2018.06.25

福島第2原発も廃炉に…ニッポンにはいま、「廃炉庁」が必要だ

国が責任を負う以外、道はない

東電、福島第2も廃炉表明

東京電力ホールディングスは福島第2原子力発電所(福島県楢葉町、富岡町)の原子炉4基を廃炉にする方針を表明した。

6月14日に同社の小早川智明社長が福島県庁で内堀雅雄知事と面会した際、知事が第2原発の廃炉を求めたのに対して、「4基全て廃炉の方向で検討に入っていきたい」と述べたという。

東電は事故を起こした福島第1原発の廃炉作業を進めてきたが、第2原発について「廃炉」を明言したのは初めてのことだ。

 

福島第1原発事故後、第2原発は運転を停止してきた。この日の面会で小早川社長は「根強い風評、帰還が進まない況を踏まえると、(第2原発の)あいまいな状況自体が足かせになっている」と述べたそうだ。

内堀知事は面会後の記者会見で、「多くの県民が県内の原発全基を廃炉にしてほしいと訴えてきた。今日、明確な意思表示をされたことを重く受け止めている」と話した。

知事は「重要なスタートだ」と評価したが、大手新聞などメディアは事故後7年たっての決断に「遅すぎる」と批判した。

県民感情を考えれば当然の批判とも言えるが、東電には第2原発の廃炉を明言できなかった事情がある。

廃炉には膨大なコストがかかる

第2原発の廃炉方針を示せば、原発設備の損失処理などが必要になり、その負担が一気に東電にのしかかることになる。

そうでなくても第1原発の廃炉と賠償には少なくとも21兆円の費用がかかるとされており、しかも、本当にその金額で収まるのかさえ見通しがたっていない。

結局は電気料金を通じて利用者や国民にツケが回るのだが、東京電力という民間会社の責任で事故処理と廃炉を行わせようとする事にもはや無理があるのだ。
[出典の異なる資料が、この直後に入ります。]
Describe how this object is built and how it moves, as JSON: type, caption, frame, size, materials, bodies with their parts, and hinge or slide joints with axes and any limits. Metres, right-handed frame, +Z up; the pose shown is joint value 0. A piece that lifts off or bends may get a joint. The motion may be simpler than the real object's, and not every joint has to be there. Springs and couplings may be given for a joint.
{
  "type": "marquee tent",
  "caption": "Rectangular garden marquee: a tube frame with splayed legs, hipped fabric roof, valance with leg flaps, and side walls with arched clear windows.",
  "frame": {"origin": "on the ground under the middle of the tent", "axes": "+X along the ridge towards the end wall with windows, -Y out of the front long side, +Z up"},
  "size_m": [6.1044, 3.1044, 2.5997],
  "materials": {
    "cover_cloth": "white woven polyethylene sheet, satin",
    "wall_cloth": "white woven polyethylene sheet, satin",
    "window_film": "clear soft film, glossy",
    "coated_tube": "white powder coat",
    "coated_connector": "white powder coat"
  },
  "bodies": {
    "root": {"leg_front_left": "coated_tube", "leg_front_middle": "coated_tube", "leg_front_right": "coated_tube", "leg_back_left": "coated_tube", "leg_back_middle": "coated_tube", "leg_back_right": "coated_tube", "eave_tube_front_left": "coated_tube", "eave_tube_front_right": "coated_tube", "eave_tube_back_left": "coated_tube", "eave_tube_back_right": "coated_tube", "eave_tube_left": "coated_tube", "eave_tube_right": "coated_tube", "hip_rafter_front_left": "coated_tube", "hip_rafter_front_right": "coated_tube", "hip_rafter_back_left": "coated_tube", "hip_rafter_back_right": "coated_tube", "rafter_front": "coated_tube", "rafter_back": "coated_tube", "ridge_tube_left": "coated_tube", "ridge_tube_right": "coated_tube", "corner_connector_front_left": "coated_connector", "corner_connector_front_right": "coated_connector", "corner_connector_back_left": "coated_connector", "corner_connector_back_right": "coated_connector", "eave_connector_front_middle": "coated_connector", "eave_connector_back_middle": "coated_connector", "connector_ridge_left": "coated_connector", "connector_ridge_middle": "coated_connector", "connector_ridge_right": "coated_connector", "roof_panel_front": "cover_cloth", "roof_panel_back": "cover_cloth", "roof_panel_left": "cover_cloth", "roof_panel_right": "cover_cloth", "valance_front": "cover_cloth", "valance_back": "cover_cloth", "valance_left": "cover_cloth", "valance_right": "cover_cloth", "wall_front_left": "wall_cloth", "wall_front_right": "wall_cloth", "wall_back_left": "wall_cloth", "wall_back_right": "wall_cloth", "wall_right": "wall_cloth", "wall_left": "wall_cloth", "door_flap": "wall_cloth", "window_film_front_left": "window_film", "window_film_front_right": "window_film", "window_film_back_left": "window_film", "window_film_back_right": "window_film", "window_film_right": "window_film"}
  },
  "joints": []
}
原発を新設して稼働させたのは原子炉ごとにステップ・バイ・ステップだったわけだが、東電は福島第1の6基に加えて、福島第2の4基の合計10基を同時に廃炉させる事になる。

時間差なしにいっぺんに10基の廃炉費用が通常の決算にのしかかる事になれば、通常の電力会社では経営が成り立たない。

 

東京電力の組織のあり方が問われていた2013年ごろには、自民党内から「廃炉庁」を設置すべきだという声が挙がった。

廃炉庁はもともと英国にある組織にヒントを得たもので、政府(廃炉庁)が責任を負って廃炉を進めるものの、廃炉作業自体は民間に事業委託する形で行う。

英国流のやり方を参考に日本独自の廃炉庁を設置すべきだというアイデアが持ち上がったのだが、その後は雲散霧消したままだ。

国が廃炉に責任を持つ姿勢を明確にせず、東電任せにしたために、福島第2原発の廃炉表明に7年もかかったと見ることもできる。

いや東電として廃炉方針を表明したからといって、実際に廃炉までの道筋が決まったわけではない。その膨大な費用をどうするのか、最終的に電力料金にすべての費用を上乗せしようとすれば、電気料金は益々上昇することになる。

原油価格の上昇によるコストの増加で、電力各社は値上げを余儀なくされているが、そんなものでは済まない可能性が出てくる。